-- What the exercise asks --
Among the entries below, one stretch runs from the line that contains "face_plate()" through the line that contains "if empty is". Repeat that stretch exactly, ends included, and only that.

(Scripts that build objects)
• • • • •

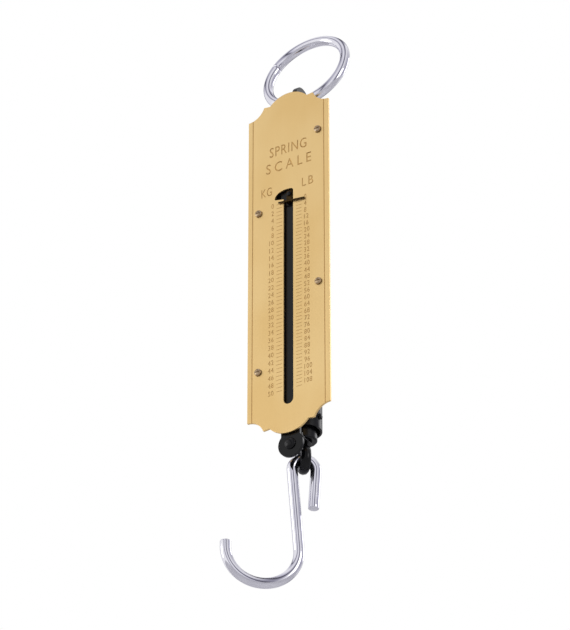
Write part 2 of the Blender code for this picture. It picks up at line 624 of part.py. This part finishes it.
# ---- eye and hook --------------------------------------------------------------------------------
def hook_eye():
    """The forged swivel eye: a ring with an upright stem, riveted over inside the draw tube."""
    bm = bmesh.new()
    rings, sides = 24, 10
    hole_axis = Vector((math.cos(HOOK_TURN), math.sin(HOOK_TURN), 0))
    across = Vector((-hole_axis.y, hole_axis.x, 0))
    loops = []
    for i in range(rings):
        turn = math.tau * i / rings
        out = math.cos(turn) * across + Vector((0, 0, math.sin(turn)))
        loop = []
        for j in range(sides):
            lean = math.tau * j / sides
            outward = out * (EYE_RADIUS + EYE_RADIAL * math.cos(lean))
            sideways = hole_axis * (EYE_AXIAL * math.sin(lean))
            loop.append(bm.verts.new(on_axis(EYE_Z) + outward + sideways))
        loops.append(loop)
    for loop, following in zip(loops, loops[1:] + loops[:1]):
        for j in range(sides):
            k = (j + 1) % sides
            bm.faces.new((loop[j], loop[k], following[k], following[j]))
    eye = add_object("hook_eye", finish_mesh(bm, "hook_eye"), black_enamel)
    base = EYE_Z + EYE_RADIUS
    head = DRAW_SPAN[0] + DRAW_FLOOR + GAP - base
    profile = [(0, 0), (EYE_STEM_RADIUS, 0), (EYE_STEM_RADIUS, head), (EYE_HEAD_RADIUS, head)]
    profile += [(EYE_HEAD_RADIUS, head + EYE_HEAD_HEIGHT / 2)]
    profile += [(EYE_HEAD_RADIUS * 0.6, head + EYE_HEAD_HEIGHT), (0, head + EYE_HEAD_HEIGHT)]
    boolean(eye, turned_mesh("eye_stem", profile, on_axis(base), UP, 20), "UNION")


def hook_path():
    """Centre line of the S-hook in its own plane, from the free end to the bowl's tip."""
    radius = HOOK_EYE_RADIUS
    lean = math.degrees(math.atan2(radius - HOOK_FREE_LEG.x, -HOOK_FREE_LEG.y))
    bend_start = -lean
    start = radius * Vector((math.cos(math.radians(bend_start)), math.sin(math.radians(bend_start))))
    path = [HOOK_FREE_LEG.lerp(start, i / 6) for i in range(6)]
    shank_lean = 4.6
    path += arc((0, 0), radius, bend_start, 180 + shank_lean, 18)
    bowl_start = shank_lean
    bowl = arc(HOOK_BOWL_CENTRE, HOOK_BOWL_RADIUS, bowl_start, -180, 34)
    corner = path[-1]
    path += [corner.lerp(bowl[0], i / 10) for i in range(1, 10)]
    return path + bowl + [bowl[-1] + Vector((0, HOOK_TIP_LENGTH * i / 2)) for i in (1, 2)]


def s_hook():
    """The S-hook of round wire. Its small bend goes through the eye."""
    sideways = Vector((math.cos(HOOK_TURN), math.sin(HOOK_TURN), 0))
    pivot = on_axis(EYE_Z - HOOK_EYE_RADIUS)
    points = [pivot + sideways * x + Vector((0, 0, z)) for x, z in hook_path()]
    add_object("s_hook", wire_curve("s_hook", points, HOOK_WIRE), chrome)


# ---- the object --------------------------------------------------------------------------------
clear_scene()
frame_empty = bpy.data.objects.new("hanging_point", None)
bpy.context.scene.collection.objects.link(frame_empty)
frame_empty.location = -HANG_POINT

brass = make_material("satin_brass", (0.72, 0.52, 0.26), 0.35, 0.9)
dark_brass = make_material("dark_brass", (0.35, 0.24, 0.10), 0.4, 0.9)
black_enamel = make_material("black_enamel", (0.02, 0.02, 0.022), 0.25, 0.0)
chrome = make_material("chrome_plate", (0.85, 0.85, 0.88), 0.08, 1.0)
bright_steel = make_material("bright_steel", (0.6, 0.59, 0.56), 0.3, 1.0)
zinc_steel = make_material("zinc_plated_steel", (0.5, 0.51, 0.53), 0.35, 1.0)

face_plate()
backing_plate()
casing_tube()
saddle_bands()
face_screws()
top_plug()
guide_bush()
hanging_ring()
hanging_lug()
spring_anchor()
spring()
draw_tube()
spring_plug()
index_bar()
pointer()
link_bracket()
hook_eye()
s_hook()
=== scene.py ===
"""The finished look of a hanging spring scale: stamped brass dial, black enamelled tube, chrome hook."""
import json
import math

import bmesh
import bpy
from mathutils import Matrix, Vector


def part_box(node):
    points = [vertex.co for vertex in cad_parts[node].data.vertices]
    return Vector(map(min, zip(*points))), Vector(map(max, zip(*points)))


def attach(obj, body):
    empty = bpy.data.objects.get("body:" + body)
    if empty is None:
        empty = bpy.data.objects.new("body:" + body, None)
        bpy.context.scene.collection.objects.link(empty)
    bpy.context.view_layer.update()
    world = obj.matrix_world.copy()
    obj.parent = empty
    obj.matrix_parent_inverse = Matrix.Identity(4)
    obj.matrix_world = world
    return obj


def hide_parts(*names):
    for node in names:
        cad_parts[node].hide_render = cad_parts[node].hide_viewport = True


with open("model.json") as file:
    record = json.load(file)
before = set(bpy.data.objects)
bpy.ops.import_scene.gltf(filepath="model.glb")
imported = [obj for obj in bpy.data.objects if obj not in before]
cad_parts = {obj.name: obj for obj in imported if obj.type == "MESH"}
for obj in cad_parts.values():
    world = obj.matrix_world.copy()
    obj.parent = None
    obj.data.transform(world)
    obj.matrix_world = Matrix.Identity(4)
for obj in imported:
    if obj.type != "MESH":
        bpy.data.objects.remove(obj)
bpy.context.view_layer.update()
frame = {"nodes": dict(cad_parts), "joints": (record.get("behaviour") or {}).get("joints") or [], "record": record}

MM = 0.001

# ---- places taken from the frame -----------------------------------------------------------------
joints = {joint["name"]: joint for joint in frame["joints"]}
bodies = frame["record"]["behaviour"]["bodies"]
body_of_node = {node: body for body, nodes in bodies.items() for node in nodes}
slot_of_node = {part["node"]: part["material_slot"] for part in frame["record"]["subparts"]}

plate_low, plate_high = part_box("face_plate")
# middle of the dial's front face
DIAL = Vector(((plate_low.x + plate_high.x) / 2, plate_low.y, (plate_low.z + plate_high.z) / 2))

RING_PIVOT = Vector(joints["ring_swing"]["pos_m"])
RING_WIRE = 2.2 * MM                       # radius of the ring's wire
RING_RADIUS = (RING_PIVOT.length + RING_WIRE) / 2
RING_BUTT = math.radians(150)              # place of the butt joint round the ring
RING_BUTT_GAP = 0.35 * MM

HOOK_PIVOT = Vector(joints["hook_swing"]["pos_m"])
HOOK_NORMAL = Vector(joints["hook_swing"]["axis"])
HOOK_WIRE = 2.3 * MM                       # radius of the hook's wire
HOOK_BEND = 5.0 * MM                       # centre line of the bend in the eye
HOOK_BOWL = 15.2 * MM                      # centre line of the bowl
HOOK_BOWL_CENTRE = Vector((-17.4, -37.9)) * MM
HOOK_TIP = 2.5 * MM                        # straight end after the bowl
HOOK_FREE_LEG = Vector((3.9, -17.4)) * MM
HOOK_SHANK_LEAN = 4.6                      # degrees from upright
WIRE_ROUNDNESS = 8                         # the curve's bevel resolution
WIRE_END_EASING = 0.35 * MM

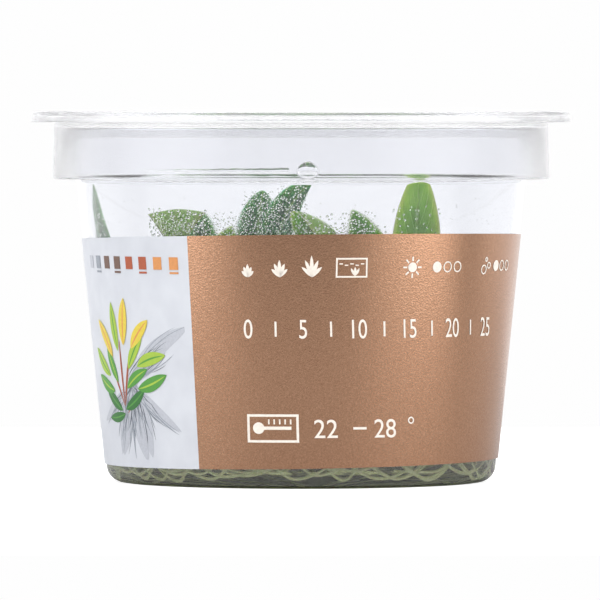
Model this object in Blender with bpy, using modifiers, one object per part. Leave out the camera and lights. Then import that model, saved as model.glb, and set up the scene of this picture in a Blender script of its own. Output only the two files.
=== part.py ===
"""A tissue-culture cup of anubias plantlets.

A clear tapered cup with a frosted press-on lid and a printed wrap label holds a layer of
nutrient gel. Seven plantlets, each a short rhizome with its leaves, stand on the gel.
All sizes below are in millimetres. The origin is the middle of the base, +Z is up, and the
middle of the label faces -Y.
"""
import math

import bmesh
import bpy
from mathutils import Vector

MM = 0.001                     # metres in one of this file's units

# turned parts
FACETS = 40                    # sides of every turned part, so that neighbours stay parallel
FACET_ANGLE = 360.0 / FACETS
GAP = 0.3                      # clearance between pieces that touch

# cup
CUP_HEIGHT = 62.5
CUP_WALL = 0.9
WALL_FOOT_RADIUS = 34.33       # outer radius where the corner rounding ends
WALL_FOOT_HEIGHT = 3.0
WALL_TOP_RADIUS = 39.4         # outer radius under the shoulder
WALL_TOP_HEIGHT = 53.0
CORNER_RADIUS = 3.0
CORNER_STEPS = 4
PUSH_UP_RADIUS = 25.5          # the base is raised inside its standing ring
PUSH_UP_HEIGHT = 0.5
SHOULDER_RADIUS = 41.5
SHOULDER_HEIGHT = 54.5
RIM_RADIUS = 41.75

# lid
LID_TOP = 65.3
LID_WALL = 0.8
FLANGE_RADIUS = 47.6
FLANGE_LIP = 1.9               # height of the flange's down-turned lip
SKIRT_TOP_RADIUS = 43.4
SKIRT_FOOT_RADIUS = 43.78
SKIRT_FOOT_HEIGHT = 53.4
PANEL_RADIUS = 41.7            # the recessed middle of the lid
PANEL_RIB_RADIUS = 30.0
PANEL_RIB_HEIGHT = 0.5
PLUG_RADIUS = 40.4             # ring that seals inside the cup's mouth
PLUG_DEPTH = 2.0
PLUG_WALL = 0.7

# label
LABEL_THICKNESS = 0.25
LABEL_START = -99.0            # degrees round the cup from the front, towards +X
LABEL_END = 207.0
LABEL_TOP = 43.2
LABEL_TOP_TILT = 1.0
LABEL_TOP_TILT_AT = 22.0       # direction in which the top edge is highest
LABEL_FOOT = 3.8
LABEL_FOOT_TILT = 0.55
LABEL_FOOT_TILT_AT = 114.0

# gel
GEL_LEVEL = 13.0
MENISCUS_HEIGHT = 0.8
MENISCUS_WIDTH = 2.0

# plantlets
RHIZOME_RADIUS = 1.7
RHIZOME_LENGTH = 9.0
RHIZOME_SWELLING = (0.55, 0.95, 0.85, 1.0, 0.85, 0.95, 0.5)
PETIOLE_RADIUS = 0.6
BLADE_THICKNESS = 0.5
SECTION_POINTS = 8
BLADE_FOLD = 0.35              # how far the margins of a blade rise over its midrib
ARCHED_FOLD = -0.12            # and how far they droop where the leaf arches over
PETIOLE_STATIONS = (0.0, 0.35, 0.7)
BLADE_STATIONS = (0.0, 0.12, 0.27, 0.42, 0.57, 0.71, 0.84, 0.94)
BASE_SPACING = 2.1             # between neighbouring leaf bases along a rhizome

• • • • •

-- Correct answer --
face_plate()
backing_plate()
casing_tube()
saddle_bands()
face_screws()
top_plug()
guide_bush()
hanging_ring()
hanging_lug()
spring_anchor()
spring()
draw_tube()
spring_plug()
index_bar()
pointer()
link_bracket()
hook_eye()
s_hook()
=== scene.py ===
"""The finished look of a hanging spring scale: stamped brass dial, black enamelled tube, chrome hook."""
import json
import math

import bmesh
import bpy
from mathutils import Matrix, Vector


def part_box(node):
    points = [vertex.co for vertex in cad_parts[node].data.vertices]
    return Vector(map(min, zip(*points))), Vector(map(max, zip(*points)))


def attach(obj, body):
    empty = bpy.data.objects.get("body:" + body)
    if empty is None:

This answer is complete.